--- START OF Records to use ---

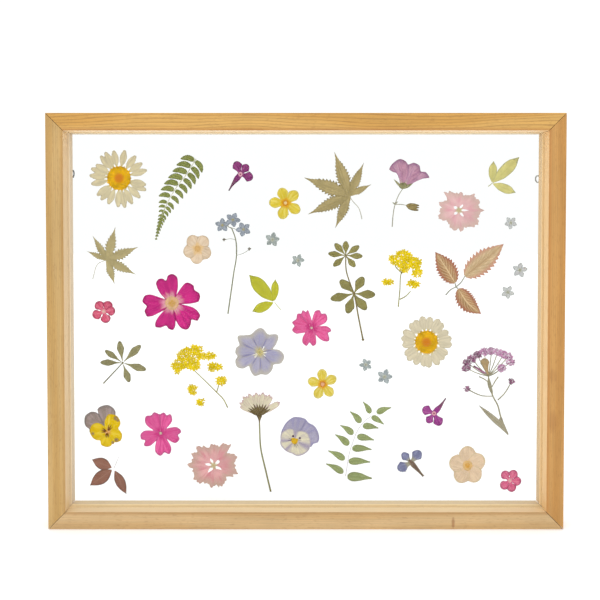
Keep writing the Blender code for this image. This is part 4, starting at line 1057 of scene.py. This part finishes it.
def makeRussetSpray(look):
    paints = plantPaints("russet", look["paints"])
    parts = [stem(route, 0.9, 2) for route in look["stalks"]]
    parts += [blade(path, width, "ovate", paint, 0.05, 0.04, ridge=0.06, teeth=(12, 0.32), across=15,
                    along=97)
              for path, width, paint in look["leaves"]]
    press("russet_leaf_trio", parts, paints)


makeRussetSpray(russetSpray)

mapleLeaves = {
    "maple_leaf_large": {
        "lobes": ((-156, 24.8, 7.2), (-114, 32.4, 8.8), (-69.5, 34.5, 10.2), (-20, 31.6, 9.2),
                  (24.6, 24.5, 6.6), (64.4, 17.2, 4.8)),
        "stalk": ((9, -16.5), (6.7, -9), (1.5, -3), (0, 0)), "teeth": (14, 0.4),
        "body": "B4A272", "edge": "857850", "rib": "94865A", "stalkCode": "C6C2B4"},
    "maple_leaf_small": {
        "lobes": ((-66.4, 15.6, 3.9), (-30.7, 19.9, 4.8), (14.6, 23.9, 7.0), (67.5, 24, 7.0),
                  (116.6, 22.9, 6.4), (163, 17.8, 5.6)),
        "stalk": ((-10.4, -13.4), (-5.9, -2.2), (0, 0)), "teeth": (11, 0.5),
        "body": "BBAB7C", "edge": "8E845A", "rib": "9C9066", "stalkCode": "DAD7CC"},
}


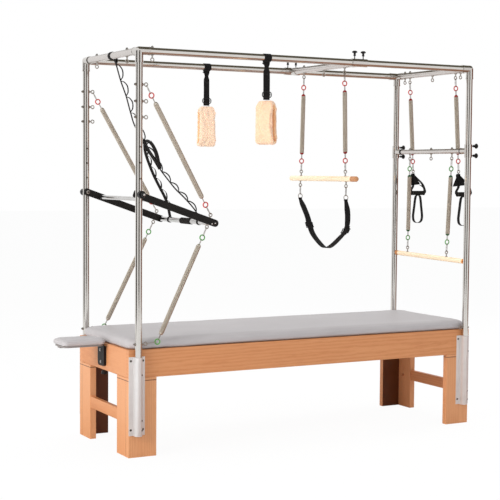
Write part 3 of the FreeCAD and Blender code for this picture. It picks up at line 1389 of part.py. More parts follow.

--- END OF Records to use ---

§ Goal of the exercise:
Reproduce every entry shown above, precisely as it stands.

§ Solution to this problem:
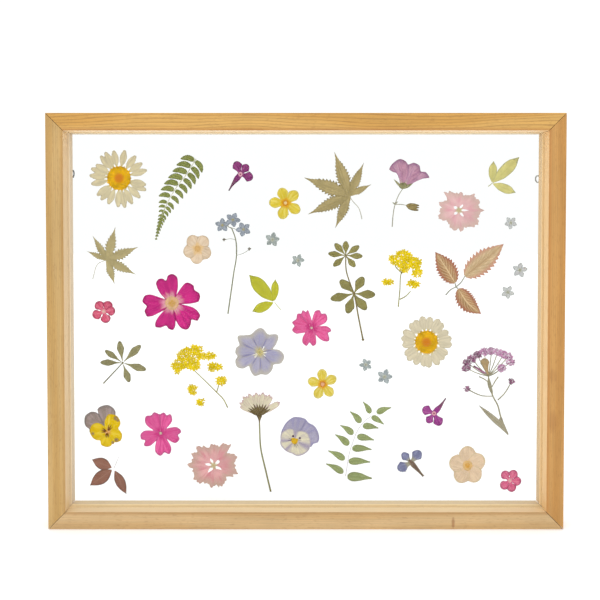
Keep writing the Blender code for this image. This is part 4, starting at line 1057 of scene.py. This part finishes it.
def makeRussetSpray(look):
    paints = plantPaints("russet", look["paints"])
    parts = [stem(route, 0.9, 2) for route in look["stalks"]]
    parts += [blade(path, width, "ovate", paint, 0.05, 0.04, ridge=0.06, teeth=(12, 0.32), across=15,
                    along=97)
              for path, width, paint in look["leaves"]]
    press("russet_leaf_trio", parts, paints)


makeRussetSpray(russetSpray)

mapleLeaves = {
    "maple_leaf_large": {
        "lobes": ((-156, 24.8, 7.2), (-114, 32.4, 8.8), (-69.5, 34.5, 10.2), (-20, 31.6, 9.2),
                  (24.6, 24.5, 6.6), (64.4, 17.2, 4.8)),
        "stalk": ((9, -16.5), (6.7, -9), (1.5, -3), (0, 0)), "teeth": (14, 0.4),
        "body": "B4A272", "edge": "857850", "rib": "94865A", "stalkCode": "C6C2B4"},
    "maple_leaf_small": {
        "lobes": ((-66.4, 15.6, 3.9), (-30.7, 19.9, 4.8), (14.6, 23.9, 7.0), (67.5, 24, 7.0),
                  (116.6, 22.9, 6.4), (163, 17.8, 5.6)),
        "stalk": ((-10.4, -13.4), (-5.9, -2.2), (0, 0)), "teeth": (11, 0.5),
        "body": "BBAB7C", "edge": "8E845A", "rib": "9C9066", "stalkCode": "DAD7CC"},
}


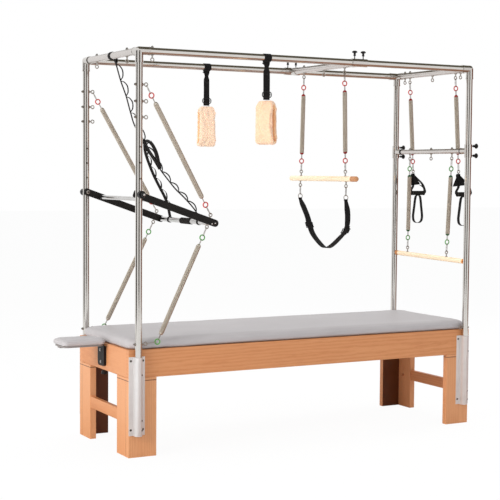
Write part 3 of the FreeCAD and Blender code for this picture. It picks up at line 1389 of part.py. More parts follow.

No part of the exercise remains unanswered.